• TASK INSTRUCTIONS: Quote exactly the lines from the line containing "rotate_extrude()" to the line containing "obj.matrix_parent_inverse = Matrix.Identity(4)", both lines included, please, and nothing more.

• AVAILABLE DATA:
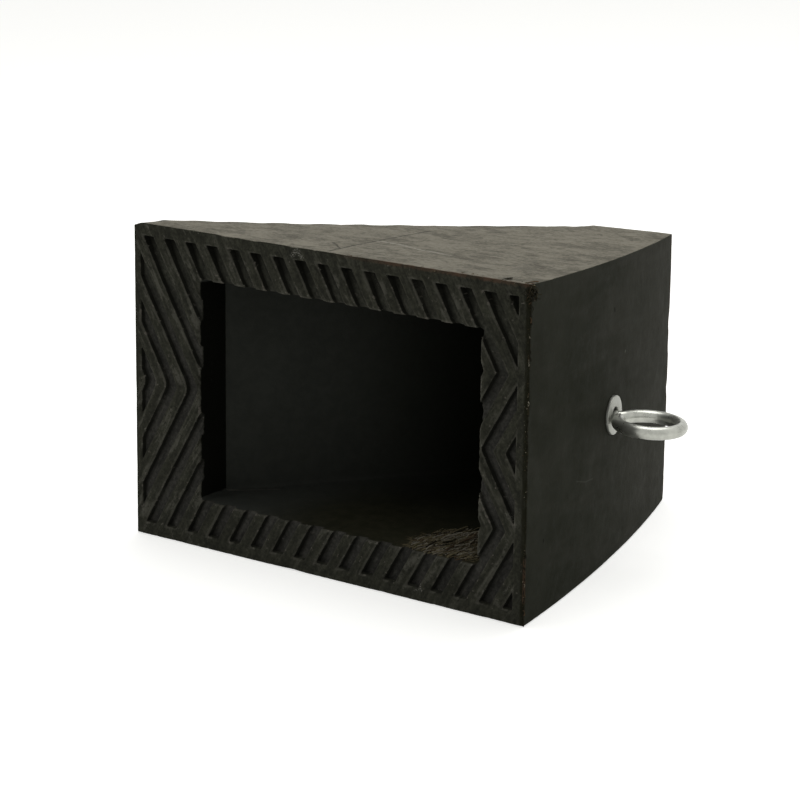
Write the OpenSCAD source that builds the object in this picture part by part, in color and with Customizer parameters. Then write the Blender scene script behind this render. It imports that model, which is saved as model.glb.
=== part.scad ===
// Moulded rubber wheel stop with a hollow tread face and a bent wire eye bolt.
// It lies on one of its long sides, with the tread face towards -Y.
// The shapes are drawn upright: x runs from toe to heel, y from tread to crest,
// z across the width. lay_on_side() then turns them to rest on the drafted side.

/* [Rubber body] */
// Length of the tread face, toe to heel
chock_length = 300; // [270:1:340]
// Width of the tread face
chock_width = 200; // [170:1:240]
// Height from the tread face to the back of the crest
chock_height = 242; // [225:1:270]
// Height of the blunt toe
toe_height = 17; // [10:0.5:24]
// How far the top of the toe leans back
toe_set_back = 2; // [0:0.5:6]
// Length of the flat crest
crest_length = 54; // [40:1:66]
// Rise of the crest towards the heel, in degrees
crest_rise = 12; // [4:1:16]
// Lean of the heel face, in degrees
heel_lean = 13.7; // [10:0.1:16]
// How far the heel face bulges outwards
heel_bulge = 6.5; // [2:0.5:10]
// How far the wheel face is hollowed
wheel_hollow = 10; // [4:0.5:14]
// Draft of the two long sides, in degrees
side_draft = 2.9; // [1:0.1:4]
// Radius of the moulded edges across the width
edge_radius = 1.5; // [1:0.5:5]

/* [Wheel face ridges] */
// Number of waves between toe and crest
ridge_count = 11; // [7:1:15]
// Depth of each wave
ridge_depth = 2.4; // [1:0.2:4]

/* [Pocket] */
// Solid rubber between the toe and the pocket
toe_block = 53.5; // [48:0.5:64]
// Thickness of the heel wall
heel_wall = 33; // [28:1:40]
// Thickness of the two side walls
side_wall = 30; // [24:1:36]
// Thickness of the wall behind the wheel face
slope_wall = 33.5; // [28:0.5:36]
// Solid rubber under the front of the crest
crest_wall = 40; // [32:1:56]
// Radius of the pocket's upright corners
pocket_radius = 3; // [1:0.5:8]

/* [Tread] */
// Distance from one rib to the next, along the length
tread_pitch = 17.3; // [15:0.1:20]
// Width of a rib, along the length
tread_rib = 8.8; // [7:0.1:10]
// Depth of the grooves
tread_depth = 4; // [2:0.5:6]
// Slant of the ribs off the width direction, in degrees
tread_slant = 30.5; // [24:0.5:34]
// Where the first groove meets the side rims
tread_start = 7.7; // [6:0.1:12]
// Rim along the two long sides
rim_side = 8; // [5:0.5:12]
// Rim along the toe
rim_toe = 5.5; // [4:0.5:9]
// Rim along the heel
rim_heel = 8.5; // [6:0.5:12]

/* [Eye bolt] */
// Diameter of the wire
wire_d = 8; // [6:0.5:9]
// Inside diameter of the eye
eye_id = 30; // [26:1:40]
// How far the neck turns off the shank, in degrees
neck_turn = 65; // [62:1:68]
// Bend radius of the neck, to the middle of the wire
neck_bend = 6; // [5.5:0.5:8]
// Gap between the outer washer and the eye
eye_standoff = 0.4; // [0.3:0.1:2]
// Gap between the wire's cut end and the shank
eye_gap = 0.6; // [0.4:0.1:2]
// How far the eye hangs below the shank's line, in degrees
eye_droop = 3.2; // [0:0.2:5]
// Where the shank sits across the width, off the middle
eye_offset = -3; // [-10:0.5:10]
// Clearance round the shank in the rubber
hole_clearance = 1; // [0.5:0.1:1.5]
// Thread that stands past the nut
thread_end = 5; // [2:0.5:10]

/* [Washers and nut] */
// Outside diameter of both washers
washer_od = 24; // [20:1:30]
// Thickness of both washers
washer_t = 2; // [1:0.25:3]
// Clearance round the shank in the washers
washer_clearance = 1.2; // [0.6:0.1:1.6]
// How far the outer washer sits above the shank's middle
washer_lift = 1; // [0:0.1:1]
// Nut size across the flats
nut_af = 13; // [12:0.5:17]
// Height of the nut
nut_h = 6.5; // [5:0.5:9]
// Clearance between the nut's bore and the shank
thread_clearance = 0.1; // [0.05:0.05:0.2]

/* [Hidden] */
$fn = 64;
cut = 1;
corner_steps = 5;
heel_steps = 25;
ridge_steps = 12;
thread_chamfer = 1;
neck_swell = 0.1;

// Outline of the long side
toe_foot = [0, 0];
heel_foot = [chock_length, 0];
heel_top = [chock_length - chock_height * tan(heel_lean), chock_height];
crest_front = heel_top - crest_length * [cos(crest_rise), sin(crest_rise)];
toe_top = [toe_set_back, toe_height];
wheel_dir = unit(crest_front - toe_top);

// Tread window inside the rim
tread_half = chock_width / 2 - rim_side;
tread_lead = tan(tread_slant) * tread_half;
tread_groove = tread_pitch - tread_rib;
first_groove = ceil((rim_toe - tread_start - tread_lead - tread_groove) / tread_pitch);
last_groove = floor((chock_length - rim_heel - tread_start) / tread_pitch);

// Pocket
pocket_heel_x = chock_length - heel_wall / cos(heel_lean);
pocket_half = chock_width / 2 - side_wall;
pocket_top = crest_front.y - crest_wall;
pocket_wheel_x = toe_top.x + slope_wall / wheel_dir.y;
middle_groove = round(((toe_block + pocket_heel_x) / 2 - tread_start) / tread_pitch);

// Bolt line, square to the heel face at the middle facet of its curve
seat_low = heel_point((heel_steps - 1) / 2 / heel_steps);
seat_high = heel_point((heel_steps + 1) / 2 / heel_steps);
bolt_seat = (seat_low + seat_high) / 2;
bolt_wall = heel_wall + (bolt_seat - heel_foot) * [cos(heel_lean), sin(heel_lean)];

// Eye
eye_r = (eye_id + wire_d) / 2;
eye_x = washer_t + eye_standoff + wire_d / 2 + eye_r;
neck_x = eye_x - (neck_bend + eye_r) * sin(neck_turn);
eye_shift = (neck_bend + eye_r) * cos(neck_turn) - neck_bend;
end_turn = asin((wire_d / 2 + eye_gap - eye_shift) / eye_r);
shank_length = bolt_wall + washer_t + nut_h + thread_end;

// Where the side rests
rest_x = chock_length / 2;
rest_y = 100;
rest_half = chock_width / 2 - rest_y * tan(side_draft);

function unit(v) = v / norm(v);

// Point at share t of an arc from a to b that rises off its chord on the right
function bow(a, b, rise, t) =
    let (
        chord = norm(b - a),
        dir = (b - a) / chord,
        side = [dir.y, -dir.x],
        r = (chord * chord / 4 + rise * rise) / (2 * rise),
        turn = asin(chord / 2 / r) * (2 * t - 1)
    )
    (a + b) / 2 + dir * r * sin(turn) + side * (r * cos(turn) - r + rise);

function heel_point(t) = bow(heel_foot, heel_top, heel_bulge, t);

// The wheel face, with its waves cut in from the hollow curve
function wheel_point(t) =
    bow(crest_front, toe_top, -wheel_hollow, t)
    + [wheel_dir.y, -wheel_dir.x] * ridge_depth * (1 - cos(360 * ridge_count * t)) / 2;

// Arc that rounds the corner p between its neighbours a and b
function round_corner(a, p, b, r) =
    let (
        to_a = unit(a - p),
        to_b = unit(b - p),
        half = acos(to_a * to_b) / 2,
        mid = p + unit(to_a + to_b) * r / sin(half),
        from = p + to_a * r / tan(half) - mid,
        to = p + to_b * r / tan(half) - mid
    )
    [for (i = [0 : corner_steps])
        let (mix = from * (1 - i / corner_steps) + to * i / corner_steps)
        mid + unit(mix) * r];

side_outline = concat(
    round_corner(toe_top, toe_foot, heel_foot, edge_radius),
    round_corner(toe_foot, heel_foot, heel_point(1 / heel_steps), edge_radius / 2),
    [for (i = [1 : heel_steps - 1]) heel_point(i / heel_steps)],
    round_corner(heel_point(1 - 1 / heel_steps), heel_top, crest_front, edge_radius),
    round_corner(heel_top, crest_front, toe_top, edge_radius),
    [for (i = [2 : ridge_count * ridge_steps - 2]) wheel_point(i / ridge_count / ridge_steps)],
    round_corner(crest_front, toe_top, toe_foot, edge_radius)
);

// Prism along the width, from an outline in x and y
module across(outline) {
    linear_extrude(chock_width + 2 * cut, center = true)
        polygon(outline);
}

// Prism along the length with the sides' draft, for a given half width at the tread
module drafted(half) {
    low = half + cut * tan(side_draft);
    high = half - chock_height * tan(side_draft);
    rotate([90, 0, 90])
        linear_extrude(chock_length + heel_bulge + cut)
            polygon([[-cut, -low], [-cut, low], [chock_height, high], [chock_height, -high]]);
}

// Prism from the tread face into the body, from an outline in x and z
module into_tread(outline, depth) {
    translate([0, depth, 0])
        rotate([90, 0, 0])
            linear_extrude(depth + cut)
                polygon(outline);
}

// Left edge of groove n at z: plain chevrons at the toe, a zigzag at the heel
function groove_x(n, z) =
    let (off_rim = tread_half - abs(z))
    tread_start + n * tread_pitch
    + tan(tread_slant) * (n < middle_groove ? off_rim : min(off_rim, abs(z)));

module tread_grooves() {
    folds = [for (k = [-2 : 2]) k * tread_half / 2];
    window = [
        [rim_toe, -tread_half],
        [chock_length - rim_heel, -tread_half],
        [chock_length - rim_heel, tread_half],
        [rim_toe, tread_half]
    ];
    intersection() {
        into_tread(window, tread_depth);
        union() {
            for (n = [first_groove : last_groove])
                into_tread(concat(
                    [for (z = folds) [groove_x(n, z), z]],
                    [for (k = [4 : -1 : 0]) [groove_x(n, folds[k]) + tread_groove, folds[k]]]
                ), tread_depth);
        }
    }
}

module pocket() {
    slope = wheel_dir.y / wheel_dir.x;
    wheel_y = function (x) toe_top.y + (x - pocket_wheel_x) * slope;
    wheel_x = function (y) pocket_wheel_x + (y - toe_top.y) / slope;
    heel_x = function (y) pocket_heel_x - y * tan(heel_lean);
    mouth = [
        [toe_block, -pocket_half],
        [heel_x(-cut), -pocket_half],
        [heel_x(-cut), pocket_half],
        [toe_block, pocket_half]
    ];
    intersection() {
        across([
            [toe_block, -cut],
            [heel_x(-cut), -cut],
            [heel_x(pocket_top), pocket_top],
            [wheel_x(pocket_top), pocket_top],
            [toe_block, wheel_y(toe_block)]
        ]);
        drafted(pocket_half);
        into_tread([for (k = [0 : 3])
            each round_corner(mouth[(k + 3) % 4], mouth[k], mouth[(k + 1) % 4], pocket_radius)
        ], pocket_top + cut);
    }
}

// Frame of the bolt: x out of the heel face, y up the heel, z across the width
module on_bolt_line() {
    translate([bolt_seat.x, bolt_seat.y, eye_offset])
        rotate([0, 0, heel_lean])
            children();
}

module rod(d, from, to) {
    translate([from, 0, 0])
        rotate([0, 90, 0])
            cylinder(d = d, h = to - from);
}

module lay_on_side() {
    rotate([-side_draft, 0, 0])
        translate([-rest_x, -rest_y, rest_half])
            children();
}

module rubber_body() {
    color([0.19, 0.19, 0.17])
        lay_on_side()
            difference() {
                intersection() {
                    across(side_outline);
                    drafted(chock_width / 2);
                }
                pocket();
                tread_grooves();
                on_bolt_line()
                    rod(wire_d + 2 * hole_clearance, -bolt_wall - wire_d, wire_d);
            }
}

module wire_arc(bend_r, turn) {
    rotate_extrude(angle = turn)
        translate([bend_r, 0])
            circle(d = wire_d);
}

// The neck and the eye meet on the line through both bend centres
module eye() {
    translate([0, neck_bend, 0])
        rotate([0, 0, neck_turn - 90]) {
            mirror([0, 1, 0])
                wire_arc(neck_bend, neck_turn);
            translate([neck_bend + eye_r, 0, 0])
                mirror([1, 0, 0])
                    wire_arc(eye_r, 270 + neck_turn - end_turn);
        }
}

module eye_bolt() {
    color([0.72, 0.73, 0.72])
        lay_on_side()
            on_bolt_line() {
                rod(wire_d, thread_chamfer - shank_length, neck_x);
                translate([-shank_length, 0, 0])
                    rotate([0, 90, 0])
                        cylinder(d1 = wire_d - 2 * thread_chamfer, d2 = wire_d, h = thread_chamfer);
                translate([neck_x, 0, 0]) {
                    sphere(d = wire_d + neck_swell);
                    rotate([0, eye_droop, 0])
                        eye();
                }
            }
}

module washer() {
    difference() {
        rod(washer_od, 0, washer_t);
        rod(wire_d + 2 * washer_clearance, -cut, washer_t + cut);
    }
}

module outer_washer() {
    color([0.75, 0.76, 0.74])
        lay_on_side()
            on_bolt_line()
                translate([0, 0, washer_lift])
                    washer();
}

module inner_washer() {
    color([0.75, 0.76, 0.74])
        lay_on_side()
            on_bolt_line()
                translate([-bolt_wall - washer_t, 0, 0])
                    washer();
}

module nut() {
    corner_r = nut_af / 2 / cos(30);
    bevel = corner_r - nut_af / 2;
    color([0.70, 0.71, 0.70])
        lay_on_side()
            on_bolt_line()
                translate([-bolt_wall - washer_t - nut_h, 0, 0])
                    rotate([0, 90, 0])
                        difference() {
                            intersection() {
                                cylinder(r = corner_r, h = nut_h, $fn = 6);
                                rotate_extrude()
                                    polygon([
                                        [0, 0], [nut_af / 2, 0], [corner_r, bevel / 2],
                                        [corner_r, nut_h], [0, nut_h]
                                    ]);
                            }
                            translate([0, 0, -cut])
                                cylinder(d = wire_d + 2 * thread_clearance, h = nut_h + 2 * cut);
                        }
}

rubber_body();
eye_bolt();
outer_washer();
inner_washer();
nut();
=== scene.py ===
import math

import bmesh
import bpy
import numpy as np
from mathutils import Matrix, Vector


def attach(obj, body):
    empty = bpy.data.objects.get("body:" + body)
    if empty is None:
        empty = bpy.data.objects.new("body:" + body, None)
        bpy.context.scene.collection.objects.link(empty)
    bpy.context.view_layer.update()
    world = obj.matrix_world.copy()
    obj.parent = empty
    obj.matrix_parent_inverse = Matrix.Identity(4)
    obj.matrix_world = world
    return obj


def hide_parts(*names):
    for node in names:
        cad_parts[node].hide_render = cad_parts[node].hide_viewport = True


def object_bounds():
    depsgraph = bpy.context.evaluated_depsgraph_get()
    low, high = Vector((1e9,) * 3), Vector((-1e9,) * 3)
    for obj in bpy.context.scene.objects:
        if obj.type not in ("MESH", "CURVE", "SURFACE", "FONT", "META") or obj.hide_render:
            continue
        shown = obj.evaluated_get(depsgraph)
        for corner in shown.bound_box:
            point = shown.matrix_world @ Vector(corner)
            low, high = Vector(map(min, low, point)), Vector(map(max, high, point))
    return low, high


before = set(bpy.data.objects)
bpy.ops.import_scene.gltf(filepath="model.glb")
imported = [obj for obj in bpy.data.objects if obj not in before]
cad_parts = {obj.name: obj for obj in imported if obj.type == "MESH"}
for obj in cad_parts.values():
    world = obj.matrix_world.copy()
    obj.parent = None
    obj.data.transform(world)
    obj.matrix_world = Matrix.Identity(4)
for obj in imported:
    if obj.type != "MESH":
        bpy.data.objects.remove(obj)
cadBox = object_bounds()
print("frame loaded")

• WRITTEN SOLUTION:
                                rotate_extrude()
                                    polygon([
                                        [0, 0], [nut_af / 2, 0], [corner_r, bevel / 2],
                                        [corner_r, nut_h], [0, nut_h]
                                    ]);
                            }
                            translate([0, 0, -cut])
                                cylinder(d = wire_d + 2 * thread_clearance, h = nut_h + 2 * cut);
                        }
}

rubber_body();
eye_bolt();
outer_washer();
inner_washer();
nut();
=== scene.py ===
import math

import bmesh
import bpy
import numpy as np
from mathutils import Matrix, Vector


def attach(obj, body):
    empty = bpy.data.objects.get("body:" + body)
    if empty is None:
        empty = bpy.data.objects.new("body:" + body, None)
        bpy.context.scene.collection.objects.link(empty)
    bpy.context.view_layer.update()
    world = obj.matrix_world.copy()
    obj.parent = empty
    obj.matrix_parent_inverse = Matrix.Identity(4)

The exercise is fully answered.